First—The objections to appellee’s second instruction which are most earnestly pressed, are: First, that there is no ground of comparison between the negligence of the plaintiff and that of the defendant; second, that the effect of the instruction is to tell the jury that the want of ordinary care on the part of the plaintiff was slight negligence as compared with the negligence of the defendant, etc.

1. There is evidence tending to show negligence in the defendant, for there is evidence which, considered by itself, proves that the plaintiff was injured because of the absence of a handle and step on the end of the defendant’s car over which the plaintiff’s duty required him to pass; and it can not affect the present question to contend that there may have been a preponderance of evidence proving that there was no negligence in this respect, for that was for the jury to determine, after being instructed. It is also contended by counsel for appellant, that plaintiff was likewise negligent in not ascertaining, before he attempted to pass over the ear, whether it had a handle and step, and this, too, was for the jury to determine, after being instructed. And so, necessarily, it was a question of fact properly before the jury, whether the evidence proved negligence which could be the subject of comparison. Shearman & Redfield on Negligence, (2d ed.) see. 43.
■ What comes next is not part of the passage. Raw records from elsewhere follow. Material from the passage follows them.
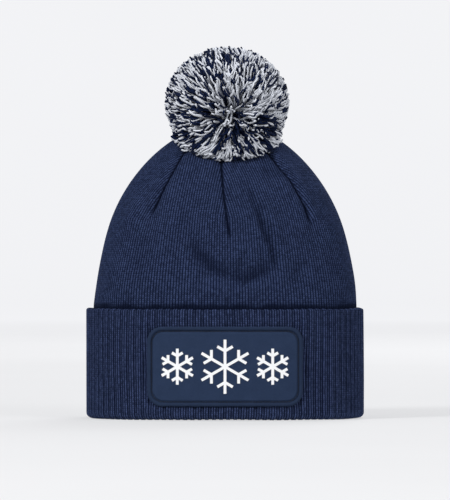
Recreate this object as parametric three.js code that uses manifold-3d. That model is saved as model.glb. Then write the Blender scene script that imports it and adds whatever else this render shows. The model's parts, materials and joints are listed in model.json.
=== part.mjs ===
// A cuffed knit beanie with a yarn pompom and a sewn patch. Millimetres, +Z up, front towards -Y.
// The hat stands on the fold of its cuff, with the origin under its centre.
import * as THREE from 'three';
import { mergeVertices } from 'three/addons/utils/BufferGeometryUtils.js';
import Module from 'manifold-3d';

const wasm = await Module();
wasm.setup();

// ---- driving dimensions ------------------------------------------------------------------

const SECTION_EXPONENT = 2.6;     // 2 is an ellipse, more is flatter at the front and the back
const SECTION_SEGMENTS = 48;
const CLEARANCE = 0.3;            // gap between pieces that lie against each other

const CUFF_HALF_WIDTH = 110;
const CUFF_HALF_DEPTH = 72;
const CUFF_HEIGHT = 87;
const CUFF_LEAF = 4;              // thickness of one leaf of the folded rib
const CUFF_FOLD_GAP = 1.5;        // space between the two leaves
const CUFF_FLAT = 3.9;            // width of the ring that the hat stands on
const INNER_LEAF_HEIGHT = 60;

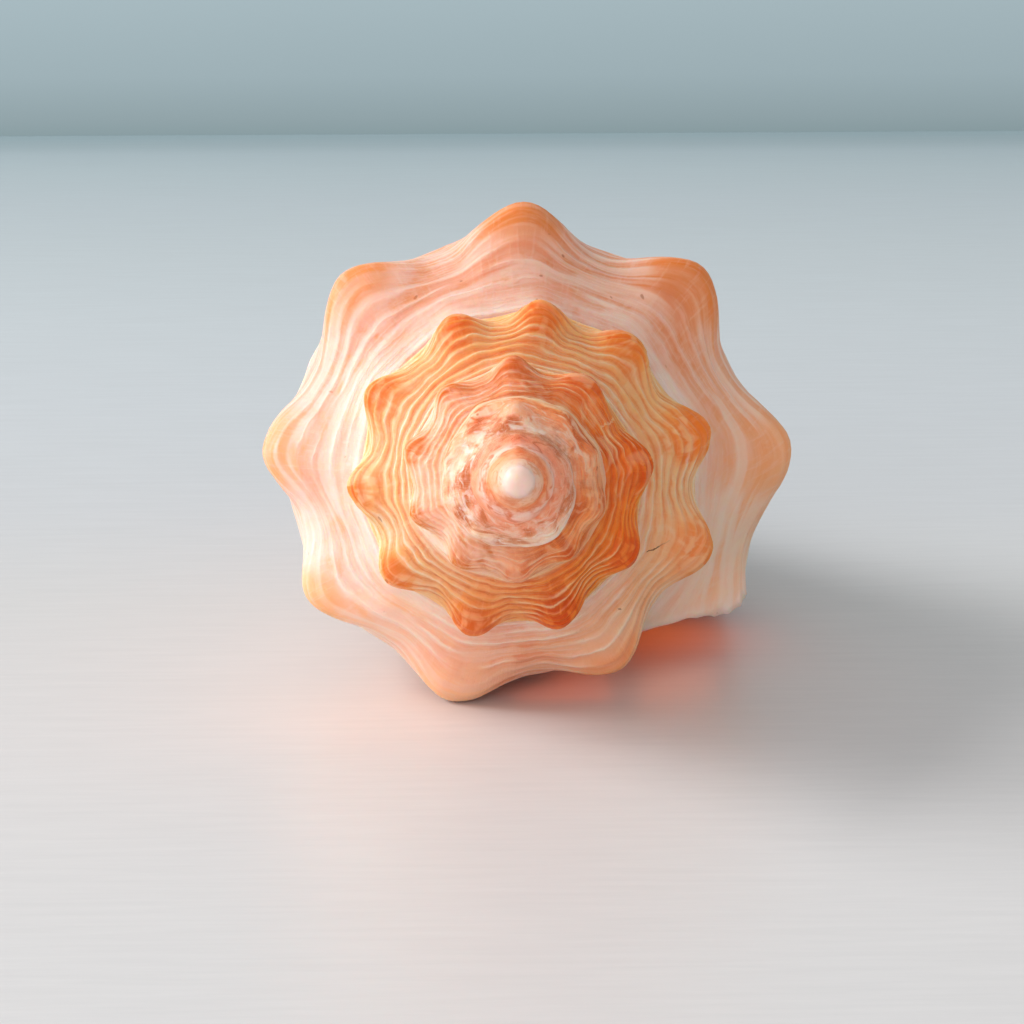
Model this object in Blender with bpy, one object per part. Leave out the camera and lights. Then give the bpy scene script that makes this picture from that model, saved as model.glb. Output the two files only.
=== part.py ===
"""A horse conch shell, lying on its opening: one grown piece, wound round a slanting axis.

Every section of the shell is the same outline at another size, so one outline and one rate of
growth give all its whorls. Lengths are in millimetres here and become metres in the mesh.
A turn of 0 is the lip, and -1 is one whorl back towards the apex.
"""

import math

import bmesh
import bpy
from mathutils import Matrix, Vector

MM = 0.001

# Growth
LIP_RADIUS = 32.0  # over a knob, if one stood on the lip
GROWTH = 1.504  # each whorl is this much larger than the one before
WHORLS = 7
LENGTH = 120.0  # apex to the end of the canal, along the axis
LIP_AZIMUTH = 28.0  # degrees past +X, clockwise as seen from the apex

# Outline of one whorl, as (depth below the apex, radius) over the size of that whorl
SUTURE = (1.40, 0.592)
OUTLINE = (
    SUTURE,
    (1.475, 0.660),
    (1.55, 0.732),
    (1.63, 0.800),
    (1.72, 0.856),
    (1.83, 0.878),
    (1.97, 0.888),
    (SUTURE[0] * GROWTH, SUTURE[1] * GROWTH),
    (2.30, 0.862),
    (2.50, 0.800),
    (2.70, 0.715),
    (2.90, 0.575),
    (3.10, 0.445),
    (3.30, 0.340),
    (3.50, 0.255),
    (3.75, 0.160),
)
SHOULDER = 1.72
RAMP_ROWS = (1.46, 1.52, 1.58, 1.64, 1.72, 1.80, 1.90, 2.00)
BASE_ROWS = 10

# Knobs on the shoulder: degrees back from each to the one before it, and how large each is.
# The first is only begun: its middle would stand 11 degrees past the lip.
KNOB_STEPS = (
    (-11, 0.90),
    (44, 0.95),
    (41, 1.08),
    (40, 1.00),
    (43, 1.00),
    (44, 0.95),
    (37, 0.82),
    (44, 1.00),
    (46, 0.92),
    (40, 1.00),
    (35, 1.00),
    (35, 0.78),
    (31, 0.85),
    (29, 0.85),
    (37, 0.90),
    (35, 0.85),
    (34, 0.90),
    (37, 1.00),
    (35, 1.00),
    (39, 0.90),
    (41, 0.90),
    (47, 0.80),
)
KNOB_HEIGHT = 0.142
KNOB_FOOT = 0.22  # share of the knob's height left at the suture below it
WORN_TURN = -3.0  # whorls older than this have a smooth, full shoulder
WORN_FULL = 0.68  # and stand out this much, as a share of a knob
LATE_SLACK = 0.025  # the last stretch of shoulder before the lip is this much narrower

# The growing edge at the lip: how many degrees it is ahead at each depth of the outline
LIP_LEAD = (
    (1.40, 23),
    (1.55, 14),
    (1.63, 7),
    (1.72, 2.5),
    (1.83, -0.5),
    (1.97, -3.5),
    (2.10, -4),
    (2.30, -1),
    (2.50, 2),
    (3.00, 0.5),
    (3.75, -10),
)

# The axis isn't quite straight: it sways to one side about this depth
SWAY = (0.40, 0.60)
SWAY_DEPTH = 33.0
SWAY_REACH = 13.0

# Wall, canal and hollow
WALL = 0.065
LIP_WALL = 1.2
CALLUS = 0.35
CORE_SLOPE = 0.06  # radius of the central pillar over its depth, down to its thickest place
CORE_DEPTH = 70.0
CORE_TIP = 1.3
CANAL_WIDTH = 3.9
CANAL_TIP_WIDTH = 3.1
CANAL_TURN = 0.17  # how far round the canal's groove reaches
HOLLOW_TOP = 1.52
HOLLOW_FLOOR = 3.10
HOLLOW_TURNS = 2.0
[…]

2. The instruction does not assume to declare what shall be proved to entitle plaintiff to recover. It simply, in effect, says, that the mere fact that the plaintiff was negligent, (if his negligence was slight and that of the defendant gross, in comparison with each other,) shall not prevent a recovery. A plaintiff, to recover, must have observed ordinary care to avoid the injury. If he did not do so he can not recover. If he did do so, and was injured by the defendant’s negligence, it is impossible, in a legal sense, that any negligence of which he may have been guilty can have been slight and that of the defendant gross, in comparison with each other. (Chicago, Burlington and Quincy Railroad Co. v. Johnson, 103 Ill. 512.) But it is not required that the plaintiff shall prove, in order that he may recover, when he has been injured by the negligence of the defendant, that he was free of all or of merely slight negligence, when considered in comparison with the gross negligence of the defendant. He may have been slightly negligent and yet have observed ordinary care, for the converse of slight negligence is great or extraordinary diligence. (Calumet Iron and Steel Co. v. Martin, 115 Ill. 358.) Beading this instruction of the plaintiff, therefore, in connection with the instructions of the defendant informing the jury that unless the evidence showed that the plaintiff had observed ordinary care he could not recover, it would not seem reasonable to suppose that the jury could have been misled.

Second—The seventh instruction asked by defendant was as follows:

“The jury are instructed, as a matter of law, that a railroad company is under no obligation to its employes to provide the best and safest appliances for its freight cars, and that if they believe that freight cars with steps at their ends would have been safer for employes to use in uncoupling ears, still the plaintiff can not recover, if the jury believe, from the evidence, that freight cars without such steps were not unreasonably unsafe and dangerous for employes to use while uncoupling cars.”

The court modified this instruction, and gave it as modified, as follows s

“The jury are instructed, as a matter of law, that a railroad company is under no obligation to its employes to provide the very best and safest appliances for its freight cars that could he produced, and if the jury believe that freight cars with steps on their ends would have been safer for employes to use in uncoupling cars, still the plaintiff can not recover, if the jury believe, from the evidence, that freight cars without such steps were reasonably safe for employes to use while uncoupling cars.”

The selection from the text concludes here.